梨野礫・著作集

古稀を過ぎた老人が、これまでに綴った拙い文章の数々です。お読み捨てください。

団塊世代の役割

 団塊世代が定年退職を迎え、「第二の人生」を歩みはじめている。彼らの「第一の人生」は、その大半が戦後日本の発展(高度経済成長)のために費やされたことは間違いなく、その結果、現在の「豊かで平和な日本」が誕生したといっても過言ではないだろう。だがしかし、「もう役割は終わった。後は悠々自適・・・」といえるほど現実は甘くない。戦前・戦中世代の先輩が、「第二の人生」をどのように過ごしているか。

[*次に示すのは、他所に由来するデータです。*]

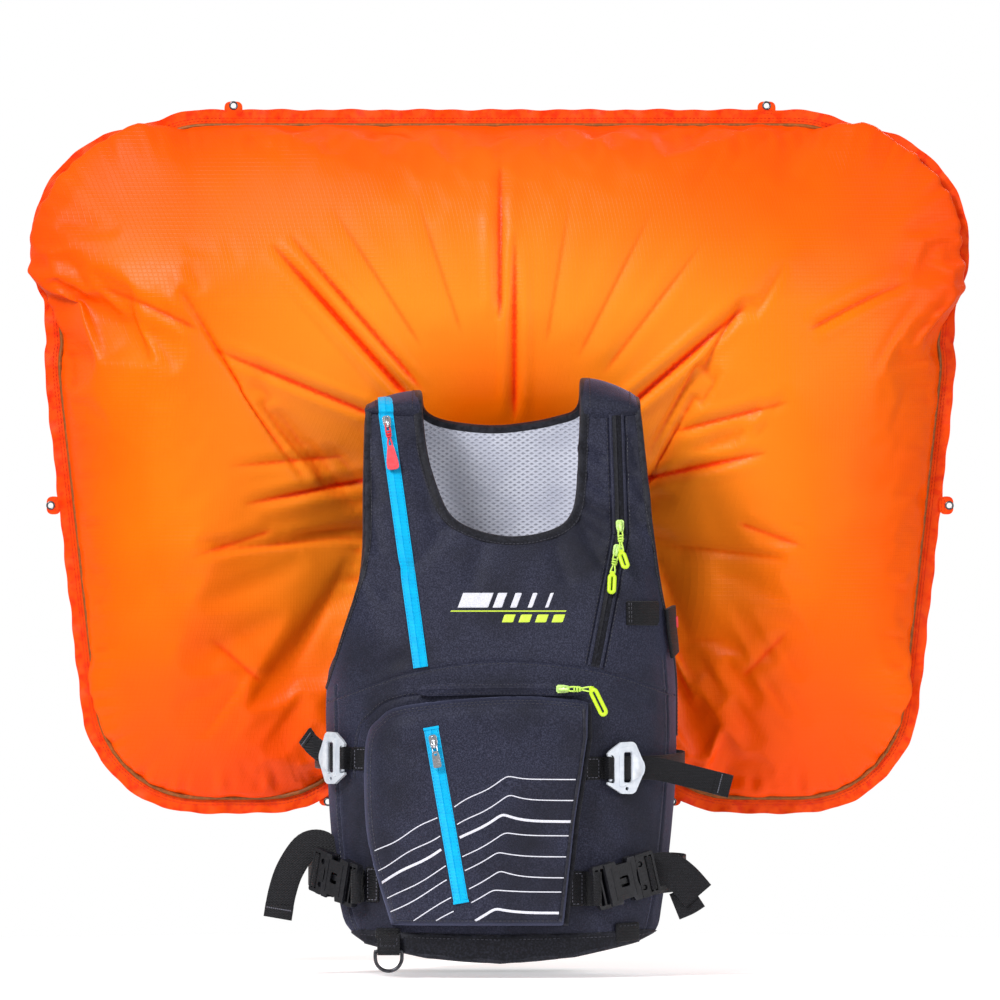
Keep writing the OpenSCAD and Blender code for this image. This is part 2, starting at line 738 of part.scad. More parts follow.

平均寿命が伸びたとはいえ、その分、「人生の質」(クオリティ・オブ・ライフ)も向上したといえるだろうか。まさに「自分の最期をどのように迎えるのか、そんな決断をしなければならない時代になってきた」(東京新聞5月20日・社説)のである。したがって、団塊世代の課題は「第二の人生をどう生きるか」ではなく、「どう死ぬか、その手本を示すために第二の人生がある」と考えた方がよいのではないか。碑文谷創氏は、フランスの哲学者ジャンケレビッチによる死の分類「『一人称の死』(自分の死)、『二人称の死』(近親者の死)、『三人称の死』(他人の死)」を紹介し、「圧倒的に立ち遅れているのは二人称の死、つまり家族の問題である」「近親者と死別した人の悲嘆(グリーフ)はいままで充分に顧みられることはなかった」(「変わる死 変わる葬送」・東京新聞5月22日夕刊・6面)と述べ、死や葬の孤立・浮遊化を案じている。しかし、「三人称の死」(他人の死)のグリーフを「戦意高揚意識」へと転化した、戦前・戦中世代よりも「まだ、まし」とすべきではないだろうか。「第一の人生」において、団塊世代は一人の「戦死者」も出さなかった。戦争による(直接的な)「殺人」も行わなかった。そのことを確実に次世代に引き継ぐために「どう死ぬか」、その手本を示すことが団塊世代の役割であると、私は思う。